There are several other tax breaks giving to homeowners. Fool.com has an article about the nine tax breaks every first-time homebuyer needs to know.
Home equity is the difference in the loan balance on your mortgage and the market value of your home. For instance, if your home is worth $200,000 and your loan balance is $100,000, you have $100,000 in equity.
When you own your home, you will build equity with every single mortgage payment you make. It is sort of like a forced savings account. You can use your equity to take out home equity loans in the future to help you pay off high-interest debt, or make renovations or repairs to your house.
Getting a Mortgage Loan
Most buyers think they will not qualify for a home loan, and that is the reason they rent. Mortgages can be had nowadays without a 20% downpayment and with less than perfect credit.
FHA loans, for example, require just a 3.5% down payment with a 580 credit score. The down payment can be a gift from a friend or family member or come from a down-payment assistance program.
Home Loan Qualification
- 580+ credit score
- 3.5%+ down payment
- Debt-to-income ratio below 41%
- Proof of income
- Steady employment
- Sufficient funds in reserve
A rent-to-own home may look like an attractive option, especially if you have bad credit and cannot get approved for a mortgage. However, these types of agreements are very risker for the buyer.
The property owner may fall behind on the mortgage payments, and you will be forced to leave the home.
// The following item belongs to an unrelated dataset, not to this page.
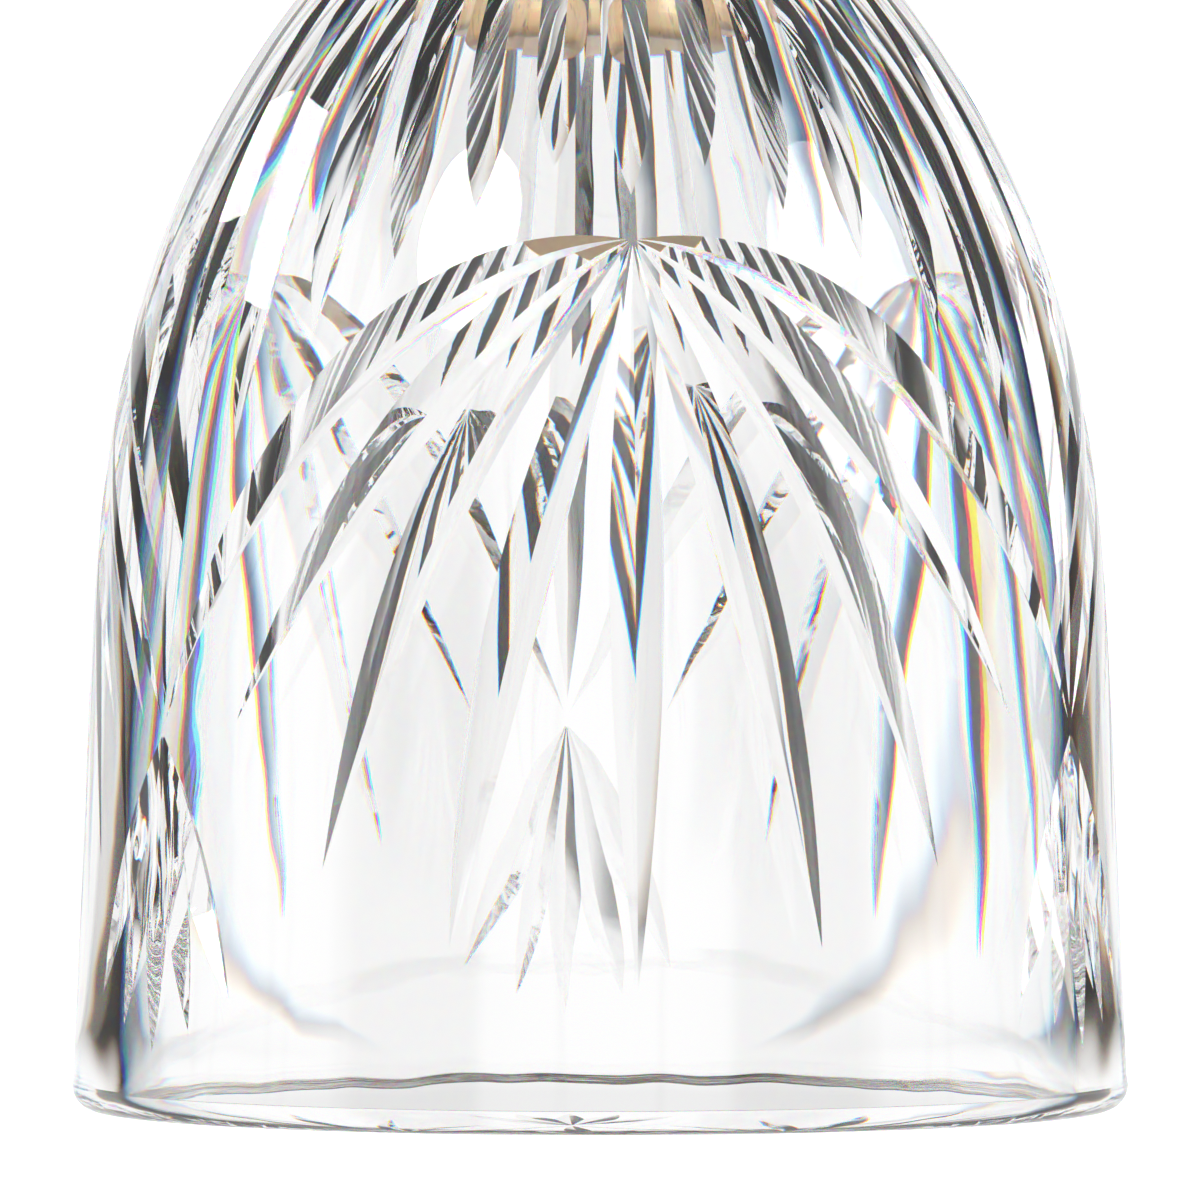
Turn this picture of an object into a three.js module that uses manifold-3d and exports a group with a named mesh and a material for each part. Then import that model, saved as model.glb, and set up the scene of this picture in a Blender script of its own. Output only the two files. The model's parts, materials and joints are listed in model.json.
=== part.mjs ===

These rent-to-own agreements usually require an upfront down payment or deposit as high as $15,000.
That’s a lot of money to have on the table for a home you don’t own yet. You may change your mind or find another house you like, and you will lose out on your deposit.
There are many pros and cons to owning a home. It’s up to you to decide if it’s in your best interest, or you should continue to rent until the time is right.
There are many housing expenses involved with being a homeowner: property taxes, homeowners association, and insurance, mortgage insurance, cost of repairs and upgrades.
Are you ready to become a homeowner?